Written instruction: Print the full listing exactly.

Information supplied:
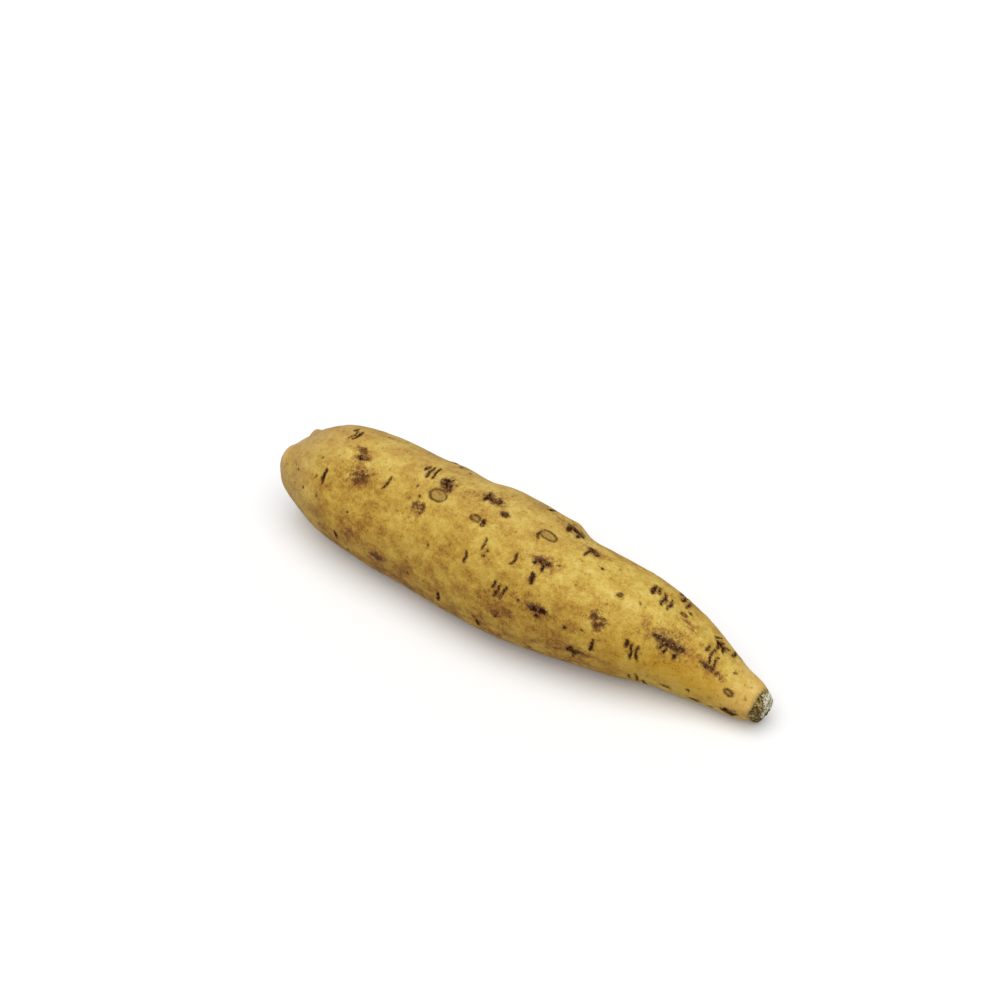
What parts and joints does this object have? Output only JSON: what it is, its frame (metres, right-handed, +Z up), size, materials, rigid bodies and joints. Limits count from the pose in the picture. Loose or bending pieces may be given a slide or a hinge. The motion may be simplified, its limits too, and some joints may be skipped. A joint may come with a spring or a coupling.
{
  "type": "white sweet potato",
  "caption": "Whole white sweet potato, a long tapering edible storage root with a blunt stem end, thin root tip and scarred tan skin, lying at rest.",
  "frame": {"origin": "middle of the box round the root, on the surface that it rests on", "axes": "+X along the root from the blunt stem end to the thin root tip, +Y sideways across it, +Z up"},
  "size_m": [0.221, 0.054, 0.0506],
  "materials": {
    "skin": "dry tan-yellow root skin with brown bruises, dark corky scars and a grey callus at the tip; matt with a soft sheen"
  },
  "bodies": {
    "root": {"sweet_potato": "skin"}
  },
  "joints": []
}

Answer to this problem:
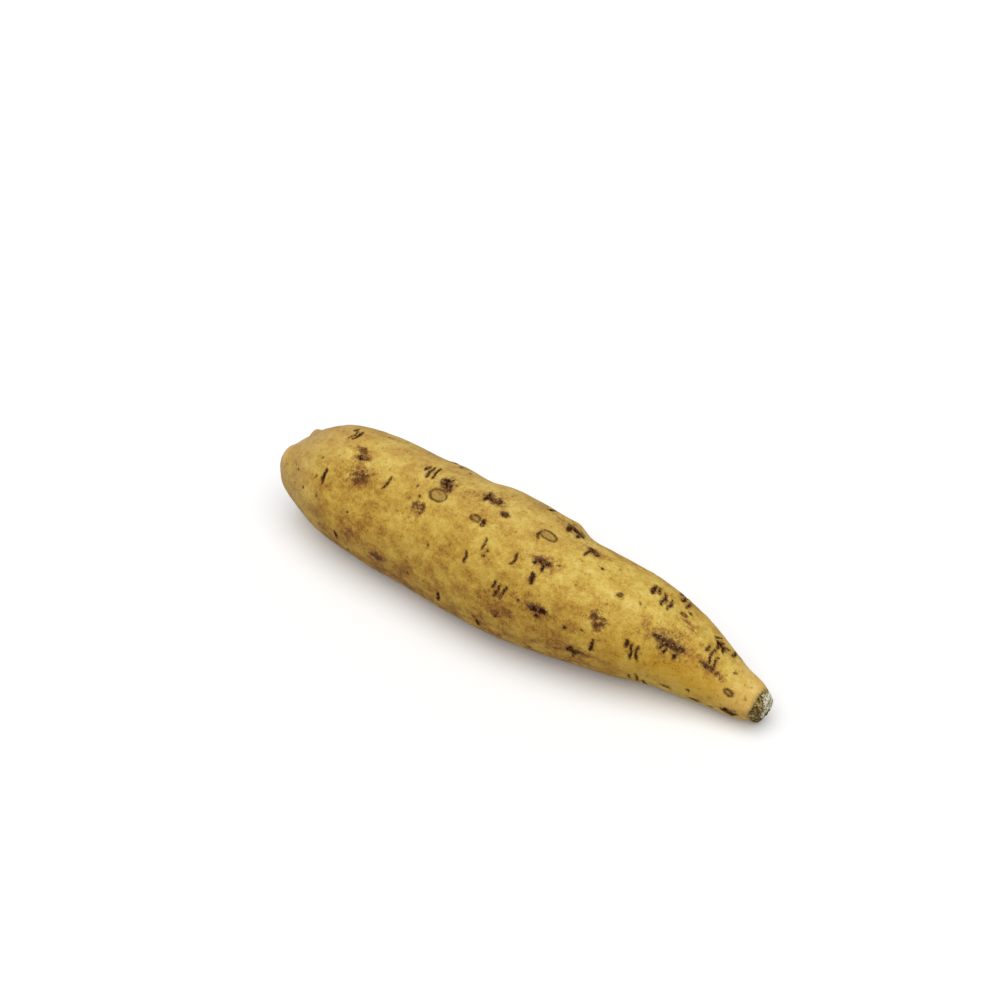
What parts and joints does this object have? Output only JSON: what it is, its frame (metres, right-handed, +Z up), size, materials, rigid bodies and joints. Limits count from the pose in the picture. Loose or bending pieces may be given a slide or a hinge. The motion may be simplified, its limits too, and some joints may be skipped. A joint may come with a spring or a coupling.
{
  "type": "white sweet potato",
  "caption": "Whole white sweet potato, a long tapering edible storage root with a blunt stem end, thin root tip and scarred tan skin, lying at rest.",
  "frame": {"origin": "middle of the box round the root, on the surface that it rests on", "axes": "+X along the root from the blunt stem end to the thin root tip, +Y sideways across it, +Z up"},
  "size_m": [0.221, 0.054, 0.0506],
  "materials": {
    "skin": "dry tan-yellow root skin with brown bruises, dark corky scars and a grey callus at the tip; matt with a soft sheen"
  },
  "bodies": {
    "root": {"sweet_potato": "skin"}
  },
  "joints": []
}